Human editors help to review the output and fine-tune the process, he added.
He also said it is better at not showing multiple stories on the same subject from multiple news publishers.
Ultimately the tech and the learnings from Newsarc is intended to be shared with the main Smartnews app, Holtman confirmed.
Goal to ‘grow with publishers, not at their expense’
Smartnews works with publishers on a revenue-share basis, paying them according to their page views in the app which shows users advertising.
The Newsarc app does not have advertising but Holtman said publishers are nonetheless being paid “on their page views as if there were advertising there”.
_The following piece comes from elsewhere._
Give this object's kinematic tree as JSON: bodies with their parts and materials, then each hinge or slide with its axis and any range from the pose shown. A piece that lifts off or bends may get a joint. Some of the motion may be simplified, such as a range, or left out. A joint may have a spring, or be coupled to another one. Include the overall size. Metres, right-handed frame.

Holtman emphasised the importance of the publisher partners: “Publishers should be treated fairly, and that our goal is to grow with our publishers, not at their expense… This isn’t just about a short term gain. It’s a long term play. And we need this information. We need these journalists, we need these publishers. We all need it. So we want to build this together and find the value together.”
Reach’s US managing director Michael Cascio, leading the Mirror, Express and Irish Star across the Atlantic, told Press Gazette last month they had found success on aggregators like Smartnews, helping them get exposure in a new market, bring in revenue and bring traffic back to the sites.
Newsarc is ultimately expected to become a paid-for subscription product, and/or with larger sponsorship “where the advertising is outside of what you’re reading, so that you can actually get that experience that you’re expecting to be immersed in”.
On other aggregators, Holtman said, advertising often interrupts the reading experience and this is what they wanted to avoid on Newsarc as a point of differentiation.
“The advertisements you’re used to in an aggregator is not there, and the reason it’s not there is it disrupts the reading experience.
“We worked on this a lot because we are very good at advertising. Smartnews deeply understands how to advertise inside of an aggregation engine. But what happened is, if you were trying to sit and read or look at a picture or find the flow, it broke all those things down, and then the underlying core value of it decreased.”
Newsarc launched last week but Holtman said so far engagement metrics are looking “very positive, because what we’re finding right now is people are doing what we expected them to do. They are reading and spending lots of time.”